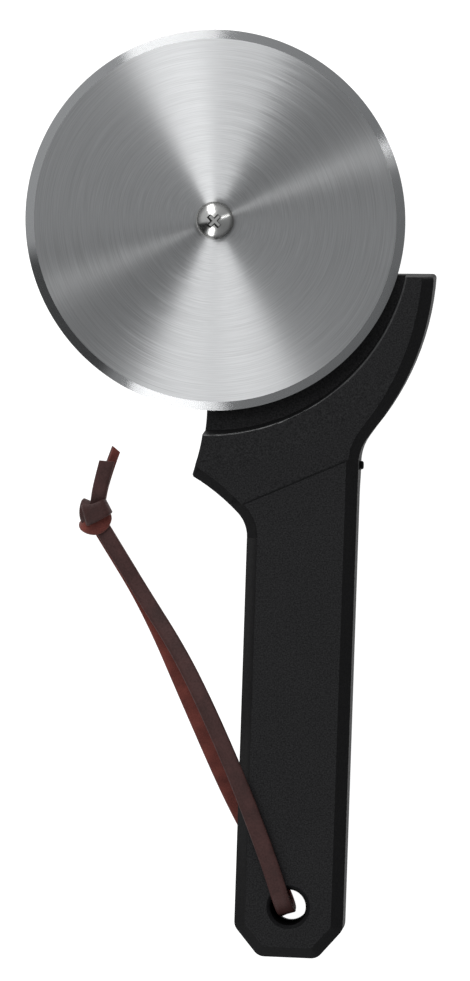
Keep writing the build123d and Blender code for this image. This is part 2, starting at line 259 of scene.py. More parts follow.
@dataclass(frozen=True)
class TurnedSteel(Finish):
    """Stainless knife steel, brushed as it turned, with its rim ground to an edge.

    The eye sees fine rings round the axle that draw each light out into a bright fan,
    and a smoother, brighter band where the rim was ground.
    """

    name: str = "turned stainless steel"
    dark: str = "#bcbdbe"
    light: str = "#d6d7d8"
    ground: str = "#b4b5b6"
    roughness: float = 0.42
    ground_roughness: float = 0.16
    roughness_play: float = 0.02
    anisotropy: float = 1.0
    # Turn of the shader's lines, in full turns, with what each brushed line strays from it
    across_the_rings: float = 0.25
    stray: float = 0.008
    # Brushing lines are near 0.05 mm; they are drawn this far apart to show in the render
    ring: float = 0.24 * MM
    ring_turns: float = 2.0
    ring_depth: float = 0.0008 * MM
    # The disc is dished: its face falls by this much of the way out
    dish: float = 0.035
    ground_from: float = 47.7 * MM

    def make(self) -> bpy.types.Material:
        """Make the material.

        Returns:
            The material.
        """
        material, tree, place = self.start()
        flat = add_node(
            tree, "ShaderNodeVectorMath", {0: place, 1: (1.0, 1.0, 0.0)}, operation="MULTIPLY"
        )
        reach = add_node(tree, "ShaderNodeVectorMath", {0: flat.outputs[0]}, operation="LENGTH")
        turn = add_node(
            tree, "ShaderNodeVectorMath", {0: flat.outputs[0]}, operation="NORMALIZE"
        )
        round_it = add_node(
            tree, "ShaderNodeVectorMath",
            {0: turn.outputs[0], "Scale": self.ring_turns}, operation="SCALE",
        )
        count = add_node(
            tree, "ShaderNodeMath", {0: reach.outputs["Value"], 1: 1 / self.ring},
            operation="MULTIPLY",
        )
        outward = add_node(tree, "ShaderNodeCombineXYZ", {"Z": count.outputs[0]})
        lines_at = add_node(
            tree, "ShaderNodeVectorMath", {0: round_it.outputs[0], 1: outward.outputs[0]},
            operation="ADD",
        )
        lines = add_node(
            tree, "ShaderNodeTexNoise",
            {"Vector": lines_at.outputs[0], "Scale": 1.0, "Detail": 3.0, "Roughness": 0.7},
        )
        is_ground = add_node(
            tree, "ShaderNodeMath", {0: reach.outputs["Value"], 1: self.ground_from},
            operation="GREATER_THAN",
        )
        tone = add_node(
            tree, "ShaderNodeMapRange",
            {"Value": lines.outputs["Fac"], **NOISE_MIDDLE},
        )
        brushed = add_node(
            tree, "ShaderNodeMix",
            {0: tone.outputs[0], 6: linear(self.dark), 7: linear(self.light)},
            data_type="RGBA",
        )
        colour = add_node(
            tree, "ShaderNodeMix",
            {0: is_ground.outputs[0], 6: brushed.outputs[2], 7: linear(self.ground)},
            data_type="RGBA",
        )
        rough_lines = add_node(
            tree, "ShaderNodeMapRange",
            {
                "Value": lines.outputs["Fac"], **NOISE_MIDDLE,
                "To Min": self.roughness - self.roughness_play,
                "To Max": self.roughness + self.roughness_play,
            },
        )
        rough = add_node(
            tree, "ShaderNodeMix",
            {0: is_ground.outputs[0], 2: rough_lines.outputs[0], 3: self.ground_roughness},
        )
        turned = add_node(
            tree, "ShaderNodeMapRange",
            {
                "Value": lines.outputs["Fac"], **NOISE_MIDDLE,
                "To Min": self.across_the_rings - self.stray,
                "To Max": self.across_the_rings + self.stray,
            },
        )
        fall = add_node(
            tree, "ShaderNodeMath",
            {0: reach.outputs["Value"], 1: -self.dish / self.ring_depth, 2: lines.outputs["Fac"]},
            operation="MULTIPLY_ADD",
        )
        bump = add_node(
            tree, "ShaderNodeBump",
            {"Height": fall.outputs[0], "Distance": self.ring_depth, "Strength": 1.0},
        )
        round_axis = add_node(tree, "ShaderNodeTangent", {}, direction_type="RADIAL", axis="Z")
        self.close(tree, {
            "Base Color": colour.outputs[2], "Metallic": 1.0, "Roughness": rough.outputs[0],
            "Anisotropic": self.anisotropy, "Anisotropic Rotation": turned.outputs[0],
            "Tangent": round_axis.outputs[0], "Normal": bump.outputs[0],
        })
        return material


@dataclass(frozen=True)
class PolishedSteel(Finish):
    """Stainless steel, cold headed and tumbled bright.

    The eye sees clear reflections, softened by the faint marks of tumbling.
    """

    name: str = "polished stainless steel"
    colour: str = "#cfcfcd"
    smoothest: float = 0.17
    roughest: float = 0.27
    mark: float = 0.6 * MM
    clean_at: float = 0.3
    marked_at: float = 0.75

    def make(self) -> bpy.types.Material:
        """Make the material.

        Returns:
            The material.
        """
        material, tree, place = self.start()
        marks = add_node(
            tree, "ShaderNodeTexNoise",
            {"Vector": place, "Scale": 1 / self.mark, "Detail": 4.0, "Roughness": 0.7},
        )
        rough = add_node(
            tree, "ShaderNodeMapRange",
            {
                "Value": marks.outputs["Fac"], "From Min": self.clean_at,
                "From Max": self.marked_at, "To Min": self.smoothest, "To Max": self.roughest,
            },
        )
        self.close(tree, {
            "Base Color": linear(self.colour), "Metallic": 1.0, "Roughness": rough.outputs[0],
        })
        return material


@dataclass(frozen=True)
class NaturalNylon(Finish):
    """Unpigmented nylon, turned from bar.

    The eye sees a milky off-white that lets a little light into its edges.
    """

    name: str = "natural nylon"
    colour: str = "#dedbd2"
    ior: float = 1.53
    roughness: float = 0.42
    cloud: float = 1.5 * MM
    depth: float = 0.01 * MM

    def make(self) -> bpy.types.Material:
        """Make the material.

        Returns:
            The material.
        """
        material, tree, place = self.start()
        cloud = add_node(
            tree, "ShaderNodeTexNoise",
            {"Vector": place, "Scale": 1 / self.cloud, "Detail": 2.0},
        )
        bump = add_node(
            tree, "ShaderNodeBump", {"Height": cloud.outputs["Fac"], "Distance": self.depth}
        )
        self.close(tree, {
            "Base Color": linear(self.colour), "Roughness": self.roughness, "IOR": self.ior,
            "Normal": bump.outputs[0],
        })
        return material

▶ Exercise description
Output all of the material, please, exactly as it stands.

▶ Correct answer
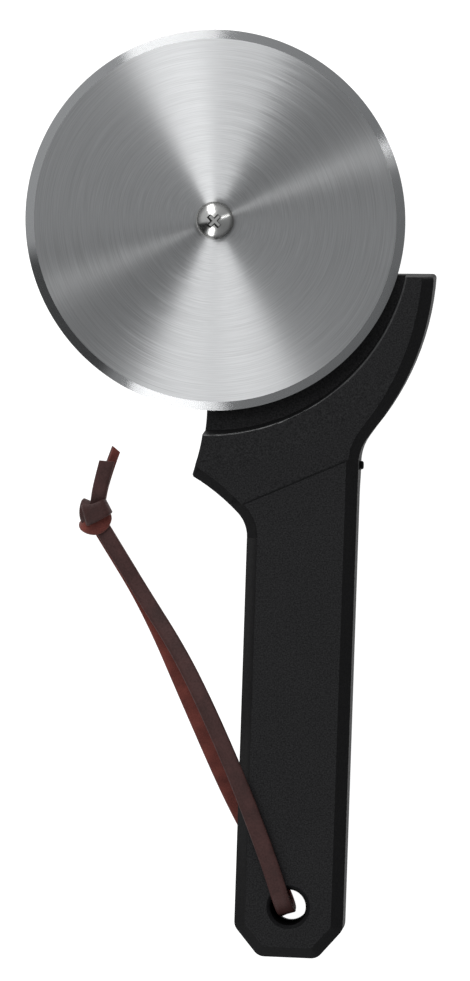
Keep writing the build123d and Blender code for this image. This is part 2, starting at line 259 of scene.py. More parts follow.
@dataclass(frozen=True)
class TurnedSteel(Finish):
    """Stainless knife steel, brushed as it turned, with its rim ground to an edge.

    The eye sees fine rings round the axle that draw each light out into a bright fan,
    and a smoother, brighter band where the rim was ground.
    """

    name: str = "turned stainless steel"
    dark: str = "#bcbdbe"
    light: str = "#d6d7d8"
    ground: str = "#b4b5b6"
    roughness: float = 0.42
    ground_roughness: float = 0.16
    roughness_play: float = 0.02
    anisotropy: float = 1.0
    # Turn of the shader's lines, in full turns, with what each brushed line strays from it
    across_the_rings: float = 0.25
    stray: float = 0.008
    # Brushing lines are near 0.05 mm; they are drawn this far apart to show in the render
    ring: float = 0.24 * MM
    ring_turns: float = 2.0
    ring_depth: float = 0.0008 * MM
    # The disc is dished: its face falls by this much of the way out
    dish: float = 0.035
    ground_from: float = 47.7 * MM

    def make(self) -> bpy.types.Material:
        """Make the material.

        Returns:
            The material.
        """
        material, tree, place = self.start()
        flat = add_node(
            tree, "ShaderNodeVectorMath", {0: place, 1: (1.0, 1.0, 0.0)}, operation="MULTIPLY"
        )
        reach = add_node(tree, "ShaderNodeVectorMath", {0: flat.outputs[0]}, operation="LENGTH")
        turn = add_node(
            tree, "ShaderNodeVectorMath", {0: flat.outputs[0]}, operation="NORMALIZE"
        )
        round_it = add_node(
            tree, "ShaderNodeVectorMath",
            {0: turn.outputs[0], "Scale": self.ring_turns}, operation="SCALE",
        )
        count = add_node(
            tree, "ShaderNodeMath", {0: reach.outputs["Value"], 1: 1 / self.ring},
            operation="MULTIPLY",
        )
        outward = add_node(tree, "ShaderNodeCombineXYZ", {"Z": count.outputs[0]})
        lines_at = add_node(
            tree, "ShaderNodeVectorMath", {0: round_it.outputs[0], 1: outward.outputs[0]},
            operation="ADD",
        )
        lines = add_node(
            tree, "ShaderNodeTexNoise",
            {"Vector": lines_at.outputs[0], "Scale": 1.0, "Detail": 3.0, "Roughness": 0.7},
        )
        is_ground = add_node(
            tree, "ShaderNodeMath", {0: reach.outputs["Value"], 1: self.ground_from},
            operation="GREATER_THAN",
        )
        tone = add_node(
            tree, "ShaderNodeMapRange",
            {"Value": lines.outputs["Fac"], **NOISE_MIDDLE},
        )
        brushed = add_node(
            tree, "ShaderNodeMix",
            {0: tone.outputs[0], 6: linear(self.dark), 7: linear(self.light)},
            data_type="RGBA",
        )
        colour = add_node(
            tree, "ShaderNodeMix",
            {0: is_ground.outputs[0], 6: brushed.outputs[2], 7: linear(self.ground)},
            data_type="RGBA",
        )
        rough_lines = add_node(
            tree, "ShaderNodeMapRange",
            {
                "Value": lines.outputs["Fac"], **NOISE_MIDDLE,
                "To Min": self.roughness - self.roughness_play,
                "To Max": self.roughness + self.roughness_play,
            },
        )
        rough = add_node(
            tree, "ShaderNodeMix",
            {0: is_ground.outputs[0], 2: rough_lines.outputs[0], 3: self.ground_roughness},
        )
        turned = add_node(
            tree, "ShaderNodeMapRange",
            {
                "Value": lines.outputs["Fac"], **NOISE_MIDDLE,
                "To Min": self.across_the_rings - self.stray,
                "To Max": self.across_the_rings + self.stray,
            },
        )
        fall = add_node(
            tree, "ShaderNodeMath",
            {0: reach.outputs["Value"], 1: -self.dish / self.ring_depth, 2: lines.outputs["Fac"]},
            operation="MULTIPLY_ADD",
        )
        bump = add_node(
            tree, "ShaderNodeBump",
            {"Height": fall.outputs[0], "Distance": self.ring_depth, "Strength": 1.0},
        )
        round_axis = add_node(tree, "ShaderNodeTangent", {}, direction_type="RADIAL", axis="Z")
        self.close(tree, {
            "Base Color": colour.outputs[2], "Metallic": 1.0, "Roughness": rough.outputs[0],
            "Anisotropic": self.anisotropy, "Anisotropic Rotation": turned.outputs[0],
            "Tangent": round_axis.outputs[0], "Normal": bump.outputs[0],
        })
        return material


@dataclass(frozen=True)
class PolishedSteel(Finish):
    """Stainless steel, cold headed and tumbled bright.

    The eye sees clear reflections, softened by the faint marks of tumbling.
    """

    name: str = "polished stainless steel"
    colour: str = "#cfcfcd"
    smoothest: float = 0.17
    roughest: float = 0.27
    mark: float = 0.6 * MM
    clean_at: float = 0.3
    marked_at: float = 0.75

    def make(self) -> bpy.types.Material:
        """Make the material.

        Returns:
            The material.
        """
        material, tree, place = self.start()
        marks = add_node(
            tree, "ShaderNodeTexNoise",
            {"Vector": place, "Scale": 1 / self.mark, "Detail": 4.0, "Roughness": 0.7},
        )
        rough = add_node(
            tree, "ShaderNodeMapRange",
            {
                "Value": marks.outputs["Fac"], "From Min": self.clean_at,
                "From Max": self.marked_at, "To Min": self.smoothest, "To Max": self.roughest,
            },
        )
        self.close(tree, {
            "Base Color": linear(self.colour), "Metallic": 1.0, "Roughness": rough.outputs[0],
        })
        return material


@dataclass(frozen=True)
class NaturalNylon(Finish):
    """Unpigmented nylon, turned from bar.

    The eye sees a milky off-white that lets a little light into its edges.
    """

    name: str = "natural nylon"
    colour: str = "#dedbd2"
    ior: float = 1.53
    roughness: float = 0.42
    cloud: float = 1.5 * MM
    depth: float = 0.01 * MM

    def make(self) -> bpy.types.Material:
        """Make the material.

        Returns:
            The material.
        """
        material, tree, place = self.start()
        cloud = add_node(
            tree, "ShaderNodeTexNoise",
            {"Vector": place, "Scale": 1 / self.cloud, "Detail": 2.0},
        )
        bump = add_node(
            tree, "ShaderNodeBump", {"Height": cloud.outputs["Fac"], "Distance": self.depth}
        )
        self.close(tree, {
            "Base Color": linear(self.colour), "Roughness": self.roughness, "IOR": self.ior,
            "Normal": bump.outputs[0],
        })
        return material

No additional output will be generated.